Chinese/Tibetan food: Pork and potato curry, similar to hong-shao red braising

Angeblich „tibetischer“ Curry aus Schweinefleisch und Kartoffeln, vgl. 红烧肉

Chinese/Tibetan food: Cucumber salad similar to ga-ban huang-gua

Angeblich „tibetischer“ Gurkensalat mit Sojasauce und Chilipaste, vgl. 凉拌黄瓜

In den bes­seren Restau­rants be­kommt man auch „mo­derne tibeti­sche Küche“, die in meinen Augen recht chine­sisch schmeckt. In einem Laden, der rasch zur Stamm­kneipe avan­cierte, unter­hielt ich mich mit dem Besitzer darüber. Er war erst vor wenigen Jahren aus Tibet nach Indien ge­flohen und ge­stand ein, daß seine Küche zum guten Teil chine­sisch sei, aber das ent­spreche der heutigen Reali­tät in Lhasa. Auch wenn mich Tibeter für diese Aus­sage mit Nasen­rümpfen beden­ken mögen: Ein Ge­winn. Jeden­falls erin­nerten die Gurken­salate zu­min­dest ein biß­chen an meine chinesi­schen Erfolgs­erlebnisse in Kath­mandu, und der angeblich tibetische Kartoffel–Schweine­fleisch-Curry hätte auch eine sehr dünne Version eines rot­geschmor­ten Schweine­bauches (Hong­shao Rou, 红烧肉) sein können.

Tibetan/Bhutanese food: Himadatshe (Himadatse, Hemadatsi) Bhutani National Cheese Soup with green Chili

Etwas verbastardisiertes Himadatshe (ཧི་མ་ཞད་ཚེ་)

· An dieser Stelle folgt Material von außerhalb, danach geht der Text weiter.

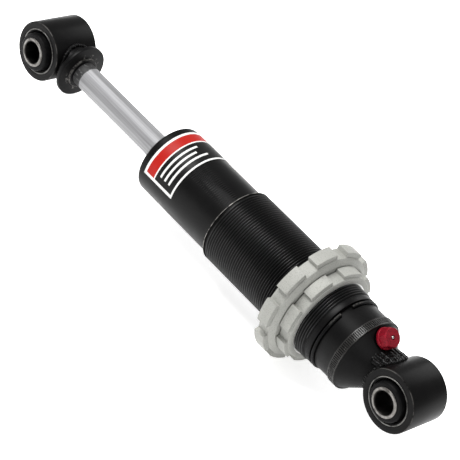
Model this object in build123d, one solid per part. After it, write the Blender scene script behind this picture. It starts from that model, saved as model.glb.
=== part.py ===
from build123d import *
import math
import os

# Gas-charged coil-over damper, without its spring. Millimetres.
# The origin is the centre of the body eye. +X runs along the shock to the rod eye,
# the eye bores lie along Y, and +Z is the side that carries the gas valve.
# The model stands fully extended; the rod moves towards -X as the shock compresses.

os.makedirs("parts", exist_ok=True)

# --- driving dimensions ------------------------------------------------------
stroke = 60.0

eye_od = 33.0
eye_wall = 3.75
body_eye_width = 25.0
rod_eye_width = 28.0
bush_shell_wall = 0.75
sleeve_bore = 12.1           # for an M12 bolt
sleeve_wall = 1.95
body_sleeve_overhang = 3.0   # sleeve past each side of the eye
rod_sleeve_overhang = 4.0
sleeve_edge = 0.5
rubber_recess = 0.8          # rubber below the eye's face
rubber_lip = 1.2             # rubber standing past the eye's face at the sleeve
rubber_lip_wall = 1.6
rubber_groove_width = 0.8
rubber_groove_depth = 1.4
weld_size = 1.6

tube_bore = 36.0
skirt_wall = 2.5
skirt_round = 2.0
thread_pitch = 1.5
thread_turns = 54
thread_step = 1.8            # thread crests above the skirt
thread_land = 0.3            # plain land that ends the thread at the skirt
collar_length = 3.4          # plain collar at the thread's lower end
collar_drop = 0.5            # collar below the thread's crests

neck_length = 2.7            # from the body eye to the foot of the dome
neck_od = 23.4
dome_slope = 42.5            # degrees from the shock axis
dome_step = 0.1              # dome's rim above the skirt's surface
knurl_length = 4.6
knurl_height = 0.8           # knurled band above the skirt's surface
knurl_count = 120
knurl_groove = 0.45
knurl_border = 0.6           # plain border on each side of the knurl
cap_collar_length = 10.0
cap_collar_step = 0.2
cap_groove_width = 3.0
cap_groove_drop = 0.5
cap_spigot_length = 13.5
cap_spigot_wall = 2.5
cap_floor = 3.0              # from the dome's rim to the cavity's corner
cap_core = 5.5               # radius of the flat at the cavity's tip
snap_wire = 1.8
snap_gap = 20.0              # degrees
snap_angle = 66.0            # middle of the gap, from +Y towards +Z

valve_drop = 4.5             # the valve's axis leaves the dome this far below its rim
valve_collar_od = 11.3
valve_collar_height = 1.8
valve_hex = 9.6              # across flats
valve_hex_height = 4.4
valve_hex_turn = -24.0       # degrees, from a corner on +Y towards the body eye
valve_crown = 0.5            # how far the crown cuts into the hexagon's corners
valve_seat_depth = 1.0
valve_spot_gap = 0.7
valve_washer_height = 0.8
valve_washer_od = 10.4
valve_shank_od = 7.0
valve_shank_length = 7.2
valve_core_od = 4.0
valve_core_cover = 1.2       # plug left over the valve core
valve_pin_od = 1.5
valve_pin_proud = 0.1
valve_travel = 0.8

ring_bore_gap = 0.06         # a ring's bore over the tube's thread crests
lock_place = 7.3             # lock ring above the thread's start
ring_gap = 0.5               # between the two rings
ring_shoulder = 0.6          # plain step between a ring's pads and its taper
preload_thickness = 9.5
preload_wall = 9.1           # thread crest to the valleys between the pads
preload_pad_height = 2.7
preload_pad_length = 7.1
preload_taper = 3.0
preload_pads = 10
preload_pad_angle = 23.5
preload_first_pad = 5.0      # middle of a pad, from +Y towards +Z
lock_thickness = 7.2
lock_wall = 3.7
lock_pad_height = 2.1
lock_pad_length = 6.2
lock_taper = 0.7
lock_pads = 8
lock_pad_angle = 29.0
lock_first_pad = 11.0

rod_od = 14.0
rod_spigot_od = 10.0
rod_chamfer = 0.8
rod_tip_gap = 0.4            # rod's tip to the rod eye's outside
rod_spigot_room = 0.2        # hole in the neck past the rod's tip
bump_room = 16.3             # flange to tube at full compression
flange_od = 30.6
flange_thickness = 2.5
boss_wall = 2.2
boss_height = 1.6
boss_round = 0.96
rod_neck_od = 21.0
rod_neck_length = 3.6

head_length = 21.0
head_recess = 6.2            # head's outer face below the end of the tube
head_lip = 0.5               # lip that stops the bushing
head_oring_place = 6.0
bushing_length = 12.0
bushing_wall = 1.9
seal_length = 5.0
seal_wall = 4.0
wiper_wall = 5.0
wiper_root = 1.6
wiper_lip = 1.2
circlip_thickness = 1.4
circlip_groove_depth = 1.1
circlip_wall = 2.8
circlip_opening = 40.0       # degrees
dust_cap_gap = 0.3
dust_cap_length = 3.6
dust_cap_wall = 1.2
dust_cap_hole_gap = 1.0
oring_section = 1.8

bumper_gap = 0.3
bumper_length = 3.7
bumper_wall = 3.5
washer_thickness = 1.0
washer_wall = 4.5
shim_thickness = 0.3
shim_count = 5
shim_step = 3.0
shim_cover = 0.25            # the largest shim past the ports
piston_length = 10.0
piston_band_width = 6.0
piston_band_wall = 1.5
piston_port_od = 4.0
piston_ports = 6
nut_across_flats = 16.0
nut_height = 6.0
rod_thread_past_nut = 1.5

float_length = 12.0
float_wall = 3.0
float_clear = 2.1            # floating piston to rod end at full compression
gas_clear = 1.7              # floating piston to end cap at full compression

label_width = 22.8
label_from_end = 4.9
label_start = -2.0           # from +Y towards +Z
label_sweep = 136.0
label_thickness = 0.15

slip = 0.05                  # radial clearance of a sliding or turning fit
seat = 0.02                  # radial clearance of a fixed fit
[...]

Ein ande­rer Laden warb mit „Küche aus Bhutan“, und da konnte ich der Ver­suchung nicht wider­stehen, eine der rätsel­hafte­sten und unbe­kanntesten Speisen Süd­asiens zu versuchen: Hima­datshe (auch Hema­datshi oder sonstwie anders geschrieben, das TSH spricht sich dabei TS-H, nicht TSCH) ist das National­gericht Bhutans und hat den Ruf, eine der schärfsten Speisen der Welt zu sein. Laut Literatur handelt es sich dabei um eine dicke Käse­suppe, in der massen­haft grüne Chilies als „Suppen­einlage“ schwim­men. Was dann auf den Tisch kam, schmeck­te zwar irgend­wie nach Käse (genauer gesagt: euro­päischem Schmelz­käse), aber von Schärfe waren höchstens homöo­pathische Mengen zu bemerken, denn die reichlich vor­handenen grünen Objekte stellten sich bei genau­erem Hin­sehen zum größten Teil als Bohn­schoten heraus, unter die sich nur einige wenige Chili­ringe gewagt hatten.

Leider nähert sich Petras Urlaubszeit dem Ende, und so müssen wir uns bald wieder ins Flache aufmachen.

P.S.: Erfreulicherweise bekam ich auch bei Himadatshe eine zweite Chance, nämlich in einer sonst un­inter­essan­ten Ort­schaft an der indisch–nepali­schen Grenze.